= John Kidgell =

John Kidgell (1721/2–c.1780) was an English cleric and author. His involvement in 1763 in the Bute administration's efforts to counter the populist John Wilkes led to a public uproar, and he left the country, living abroad for the rest of his life.

==Life==
Kidgell was educated at Winchester College, and matriculated at Hertford College, Oxford in 1741, graduating B.A. in 1744, and M.A. 1747. In 1747 he was ordained priest by Edmund Gibson, and the following year he became chaplain to the future courtier William Douglas, 3rd Earl of March.

Ralph Freman (Freeman) took on Kidgell as his curate in 1751, at Ayot St Peter, in Hertfordshire; Kidgell preached the first sermon there in the new church built by Freman, on 6 October that year. Much of his time, however, was spent as a man about town in London. He became rector of Woolverston in 1758. In 1762 he was made vicar of Godstone, in the gift of John Garth, and also rector of Horne by Kenrick Clayton.

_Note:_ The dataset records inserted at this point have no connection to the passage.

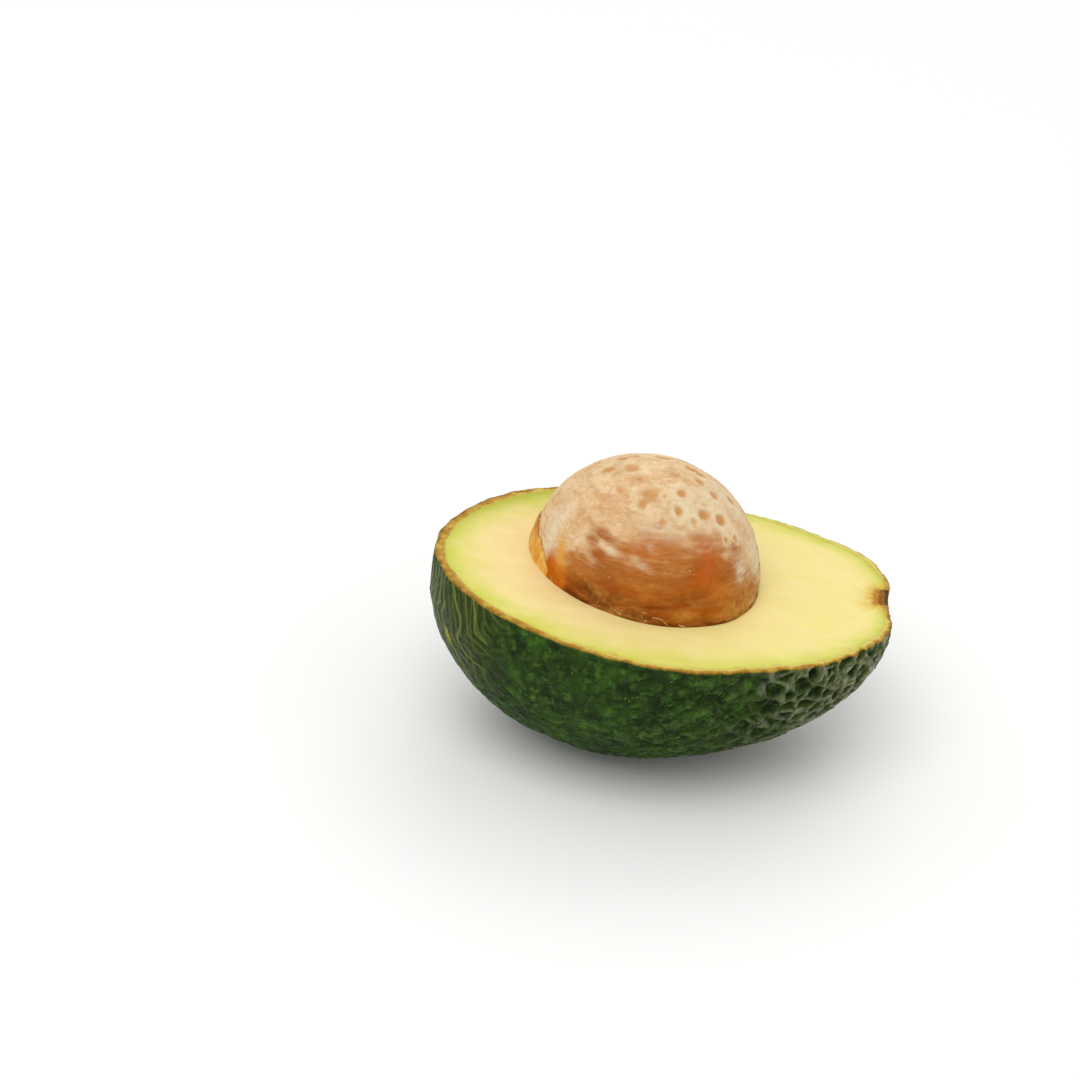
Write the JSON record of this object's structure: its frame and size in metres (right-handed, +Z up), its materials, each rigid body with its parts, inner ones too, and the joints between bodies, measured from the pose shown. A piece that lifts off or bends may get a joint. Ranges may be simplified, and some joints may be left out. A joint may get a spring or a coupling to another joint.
{
  "type": "avocado half with its stone",
  "caption": "Half an avocado cut lengthwise with its round stone left in, lying on its warty dark green skin with the pale flesh facing up.",
  "frame": {"origin": "centre of the small flat spot of skin that the half rests on, under its weight", "axes": "+Z up, square to that spot; +X towards the stem end, along the fruit's length; +Y across it, to the left when looking towards the stem end"},
  "size_m": [0.0948, 0.0725, 0.057],
  "materials": {
    "skin": "leathery warty peel, dark green, soft waxy gloss",
    "flesh": "moist buttery flesh, cream to yellow-green at the skin, soft gloss",
    "stone": "seed in a papery tan to red-brown coat, matt",
    "seed_coat": "torn scrap of thin seed coat, orange-brown, satin",
    "stem_stub": "dry woody stalk stub, dark brown, matt"
  },
  "bodies": {
    "root": {"skin": "skin", "flesh": "flesh", "stone": "stone", "seed_coat": "seed_coat", "stem_stub": "stem_stub"}
  },
  "joints": []
}
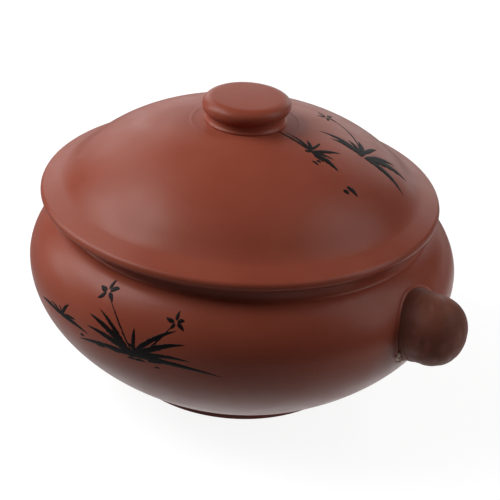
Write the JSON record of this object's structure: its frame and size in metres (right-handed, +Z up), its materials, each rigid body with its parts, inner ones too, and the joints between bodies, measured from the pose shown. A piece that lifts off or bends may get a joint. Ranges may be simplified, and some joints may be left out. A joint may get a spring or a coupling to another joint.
{
  "type": "steam stew pot",
  "caption": "Squat unglazed stoneware stewing pot with stub lugs, low foot ring, loose domed lid with button knob, and a steam chimney inside.",
  "frame": {"origin": "centre of the foot ring's underside, on the surface that the pot stands on", "axes": "+Z up along the pot's axis of turning, +X through the right-hand lug, +Y towards the back"},
  "size_m": [0.2654, 0.22, 0.1507],
  "materials": {
    "red_clay": "satin",
    "dark_clay": "satin"
  },
  "bodies": {
    "pot": {"pot_body": "red_clay", "base_disc": "red_clay", "foot_ring": "red_clay", "mouth_ring": "red_clay", "steam_chimney": "red_clay", "lug_right": "dark_clay", "lug_left": "dark_clay", "lug_ridge_right": "red_clay", "lug_ridge_left": "red_clay"},
    "lid": {"lid_brim": "red_clay", "lid_dome": "red_clay", "lid_locating_ring": "red_clay", "knob_pedestal": "red_clay", "knob_button": "red_clay"}
  },
  "joints": [
    {"name": "lid_lift", "type": "slide", "parent": "pot", "child": "lid", "axis": [0, 0, 1], "range_m": [0, 0.12]}
  ]
}
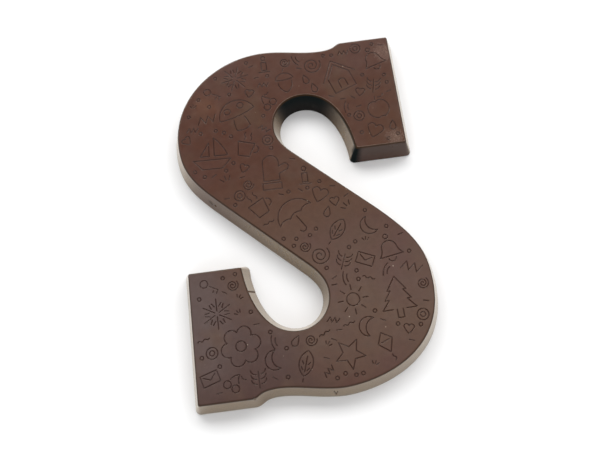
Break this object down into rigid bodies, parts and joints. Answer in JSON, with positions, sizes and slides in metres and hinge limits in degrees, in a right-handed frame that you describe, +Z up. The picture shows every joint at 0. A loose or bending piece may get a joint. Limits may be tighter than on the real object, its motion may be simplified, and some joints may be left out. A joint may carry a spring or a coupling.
{
  "type": "chocolate letter",
  "caption": "Solid dark chocolate letter S with slab ends, drafted sides, a softly rounded rim and small engraved drawings on its face.",
  "frame": {"origin": "on the flat underside, in the middle of the letter, where the two halves of the S turn into each other", "axes": "+Z up out of the engraved face, +Y towards the letter's top, +X to its right; it lies flat on its back"},
  "size_m": [0.1156, 0.175, 0.011],
  "materials": {
    "dark_chocolate": "satin"
  },
  "bodies": {
    "root": {"chocolate_letter": "dark_chocolate"}
  },
  "joints": []
}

Obtaining in June 1763, in proof and by paying a printer, a copy of John Wilkes's poem Essay on Woman, Kidgell passed it to the Earl of March, who was then instrumental in setting in motion a prosecution of Wilkes for obscene libel. Kidgell's involvement became public knowledge. He then, against the advice of Philip Carteret Webb who was a government law officer, published A genuine and succinct narrative of a scandalous, obscene, and exceedingly profane libel, entitled ‘An essay on woman’, etc. later in 1763. This attempt at self-justification backfired. A pamphlet war ensued. In the aftermath, John Montagu, 4th Earl of Sandwich had applied pressure to Richard Osbaldeston, the Bishop of London, to reward Kidgell with the living of St James's Church, Piccadilly. Osbaldeston ducked the request, and appointed instead his own chaplain William Parker. Sandwich, heavily involved behind the scenes in the Wilkes case, dropped his support for Kidgell.

Kidgell left Great Britain after his name was brought up in the Wilkes case. He took with him funds from the Godstone turnpike trust. He went initially to the United Provinces, setting up a school in Utrecht. He died around 1780, in poverty.